Dacre has been editor of the daily title since 1992 and, at the age of 64, questions are inevitably being asked about when he might step down. Greig, though, bats away the suggestion that he might be in pole position to take over from Dacre when the time comes, saying he is only thinking about his newspaper.
Could the Mail titles follow the likes of the Telegraph and Independent by transferring to seven-day operations? “There are no plans for The Mail on Sunday to be anything other than an independent. It’s what it sells on, it’s what it’s readers like.”
Clearly Greig is immensely proud of the MoS and can reel off a list of reasons to be pleased with what he’s achieved so far. He was, for instance, “thrilled” to win the London Press Club’s Sunday newspaper of the year award last month (a “very nice birthday present” just over a year on from his appointment).
On more practical terms, Greig claims the title now has its biggest share of the Sunday market (27 per cent) in its 31-year history. It remains the second most read Sunday title, after The Sun Sunday, and it is the second best performing, after the Sunday Mirror, in terms of retaining readership year on year (down 5.7 per cent in April’s ABC figures).
This means, Greig points out, the gap between the MoS and Sun Sunday is diminishing. In terms of reach, he claims MoS stories are read by 7m people owing to the size of the Mail Online. He also highlights the fact it outsells all four Sunday broadsheets combined.

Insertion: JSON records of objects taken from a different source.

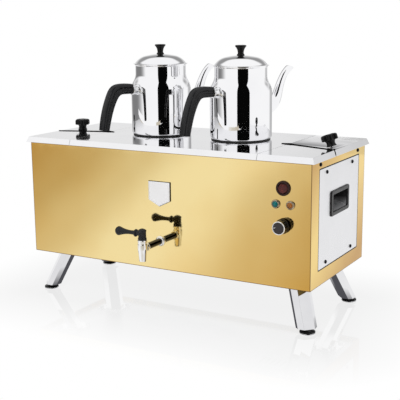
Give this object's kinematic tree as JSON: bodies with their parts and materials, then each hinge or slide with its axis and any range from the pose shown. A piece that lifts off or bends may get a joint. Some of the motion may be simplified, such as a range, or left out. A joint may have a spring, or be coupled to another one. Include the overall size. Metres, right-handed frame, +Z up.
{
  "type": "tea urn",
  "caption": "Gold-cased catering tea urn on splayed chrome legs, with a front tap, lift-off fill lids and steel teapots warming on the deck.",
  "frame": {"origin": "on the floor under the middle of the whole urn's box, tap and teapot spouts included", "axes": "+X along the front to the right as seen from the tap side, +Y from the tap side to the back, +Z up"},
  "size_m": [0.695, 0.4032, 0.558],
  "materials": {
    "gilt_steel": "gold-toned polished steel sheet",
    "polished_steel": "mirror-polished stainless steel",
    "panel_steel": "satin stainless steel sheet",
    "inner_steel": "plain mill-finish stainless steel",
    "chrome_plate": "bright chrome plating",
    "badge_metal": "bright plated badge, no lettering",
    "black_plastic": "black moulded heat-proof plastic",
    "black_screw": "black oxide steel",
    "red_rocker": "clear red rocker",
    "green_lens": "clear green lens",
    "amber_lens": "clear amber lens",
    "brass": "plain brass",
    "silicone": "dark silicone rubber",
    "element_sheath": "matt nickel-steel sheath",
    "terminal_plastic": "cream moulded terminal block"
  },
  "bodies": {
    "casing": {"base_tray": "inner_steel", "front_panel": "gilt_steel", "back_panel": "gilt_steel", "left_panel": "gilt_steel", "right_panel": "gilt_steel", "service_panel_left": "panel_steel", "service_panel_right": "panel_steel", "carry_handle_left": "black_plastic", "carry_handle_right": "black_plastic", "side_screws": "black_screw", "badge_plate": "badge_metal", "tank": "inner_steel", "top_plate": "polished_steel", "corner_plate_left": "polished_steel", "corner_plate_right": "polished_steel", "lid_nuts": "brass", "pot_seals": "silicone", "heater_plug": "brass", "heater_gasket": "silicone", "heating_elements": "element_sheath", "thermostat_body": "inner_steel", "thermostat_probe": "brass", "limit_thermostat": "inner_steel", "terminal_block": "terminal_plastic", "cable_gland": "black_plastic", "switch_housing": "black_plastic", "green_lamp_bezel": "chrome_plate", "green_lamp_lens": "green_lens", "amber_lamp_bezel": "chrome_plate", "amber_lamp_lens": "amber_lens", "tap_shank": "chrome_plate", "tap_collar": "chrome_plate", "tap_lock_nut": "brass", "tap_body": "chrome_plate", "leg_bolts": "inner_steel", "leg_front_left": "chrome_plate", "leg_front_right": "chrome_plate", "leg_back_left": "chrome_plate", "leg_back_right": "chrome_plate"},
    "tap_handle": {"tap_lever": "black_plastic", "tap_spindle": "brass"},
    "dial": {"thermostat_knob": "black_plastic"},
    "rocker": {"switch_rocker": "red_rocker"},
    "lid_left": {"fill_lid_left": "polished_steel"},
    "clamp_knob_left": {"star_knob_left": "black_plastic"},
    "teapot_left": {"pot_body_left": "polished_steel", "pot_grip_left": "black_plastic"},
    "teapot_lid_left": {"pot_lid_left": "polished_steel", "pot_lid_knob_left": "black_plastic"},
    "lid_right": {"fill_lid_right": "polished_steel"},
    "clamp_knob_right": {"star_knob_right": "black_plastic"},
    "teapot_right": {"pot_body_right": "polished_steel", "pot_grip_right": "black_plastic"},
    "teapot_lid_right": {"pot_lid_right": "polished_steel", "pot_lid_knob_right": "black_plastic"},
    "foot_front_left": {"foot_front_left": "black_plastic"},
    "foot_front_right": {"foot_front_right": "black_plastic"},
    "foot_back_left": {"foot_back_left": "black_plastic"},
    "foot_back_right": {"foot_back_right": "black_plastic"}
  },
  "joints": [
    {"name": "tap_turn", "type": "hinge", "parent": "casing", "child": "tap_handle", "pos_m": [0, -0.19157, 0.1565], "axis": [0, 0, 1], "range_deg": [0, 90]},
    {"name": "dial_turn", "type": "hinge", "parent": "casing", "child": "dial", "pos_m": [0.2815, -0.12257, 0.22], "axis": [0, -1, 0], "range_deg": [-270, 0]},
    {"name": "rocker_tip", "type": "hinge", "parent": "casing", "child": "rocker", "pos_m": [0.2815, -0.12477, 0.2945], "axis": [1, 0, 0], "range_deg": [0, 16]},
    {"name": "lid_lift_left", "type": "slide", "parent": "casing", "child": "lid_left", "axis": [0, 0, 1], "range_m": [0, 0.12]},
    {"name": "clamp_knob_turn_left", "type": "hinge", "parent": "lid_left", "child": "clamp_knob_left", "pos_m": [-0.306, 0.02443, 0.3583], "axis": [0, 0, 1], "continuous": true},
    {"name": "teapot_lift_left", "type": "slide", "parent": "casing", "child": "teapot_left", "axis": [0, 0, 1], "range_m": [0, 0.12]},
    {"name": "teapot_lid_lift_left", "type": "slide", "parent": "teapot_left", "child": "teapot_lid_left", "axis": [0, 0, 1], "range_m": [0, 0.08]},
    {"name": "lid_lift_right", "type": "slide", "parent": "casing", "child": "lid_right", "axis": [0, 0, 1], "range_m": [0, 0.12]},
    {"name": "clamp_knob_turn_right", "type": "hinge", "parent": "lid_right", "child": "clamp_knob_right", "pos_m": [0.328, 0.00543, 0.3619], "axis": [-0.309, 0, 0.9511], "continuous": true},
    {"name": "teapot_lift_right", "type": "slide", "parent": "casing", "child": "teapot_right", "axis": [0, 0, 1], "range_m": [0, 0.12]},
    {"name": "teapot_lid_lift_right", "type": "slide", "parent": "teapot_right", "child": "teapot_lid_right", "axis": [0, 0, 1], "range_m": [0, 0.08]},
    {"name": "foot_turn_front_left", "type": "hinge", "parent": "casing", "child": "foot_front_left", "pos_m": [-0.3235, -0.09357, 0], "axis": [0, 0, 1], "continuous": true},
    {"name": "foot_turn_front_right", "type": "hinge", "parent": "casing", "child": "foot_front_right", "pos_m": [0.3235, -0.09357, 0], "axis": [0, 0, 1], "continuous": true},
    {"name": "foot_turn_back_left", "type": "hinge", "parent": "casing", "child": "foot_back_left", "pos_m": [-0.3235, 0.13843, 0], "axis": [0, 0, 1], "continuous": true},
    {"name": "foot_turn_back_right", "type": "hinge", "parent": "casing", "child": "foot_back_right", "pos_m": [0.3235, 0.13843, 0], "axis": [0, 0, 1], "continuous": true}
  ]
}
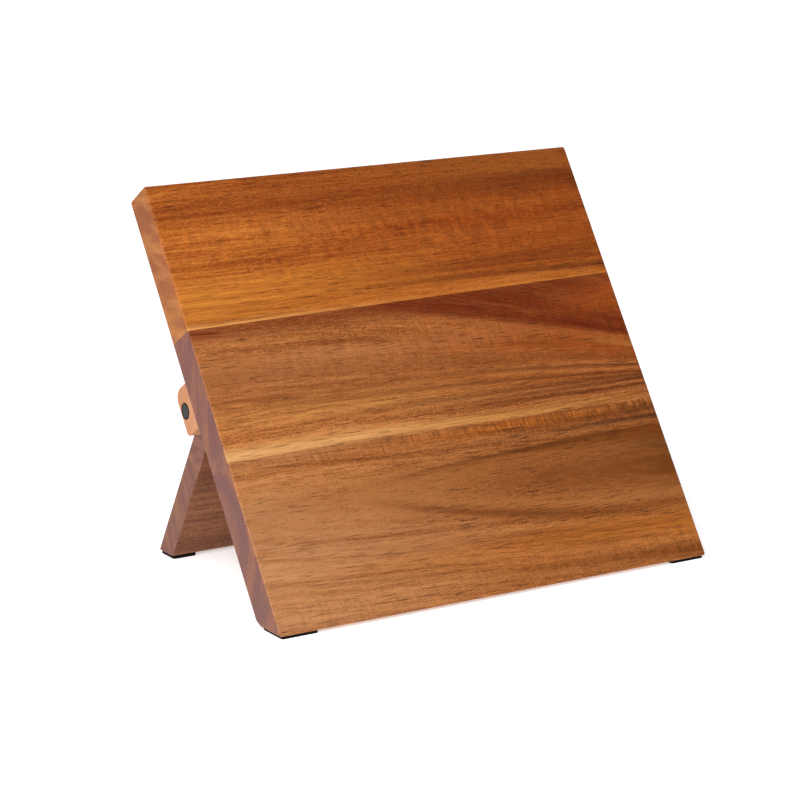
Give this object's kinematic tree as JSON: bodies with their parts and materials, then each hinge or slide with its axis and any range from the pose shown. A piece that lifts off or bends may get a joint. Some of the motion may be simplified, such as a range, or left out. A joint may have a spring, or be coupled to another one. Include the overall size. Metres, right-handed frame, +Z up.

Although the MoS is a tabloid, and Greig wants to catch The Sun Sunday, he more often refers to the broadsheets when talking about rivalry. Greig, who is believed to be the first Old Etonian tabloid editor, says he wants it to be the “heartbeat” of Britain on Sundays and appeal to readers from all backgrounds.
To many, the clash of high-mindedness and popular appeal is at the heart of the paper’s appeal.
As Greig puts it, the MoS’s success is down to being “hard with news, light in its approach, easy to read and taken very seriously”.
“It’s intelligent populism and intelligent, popular reporting.”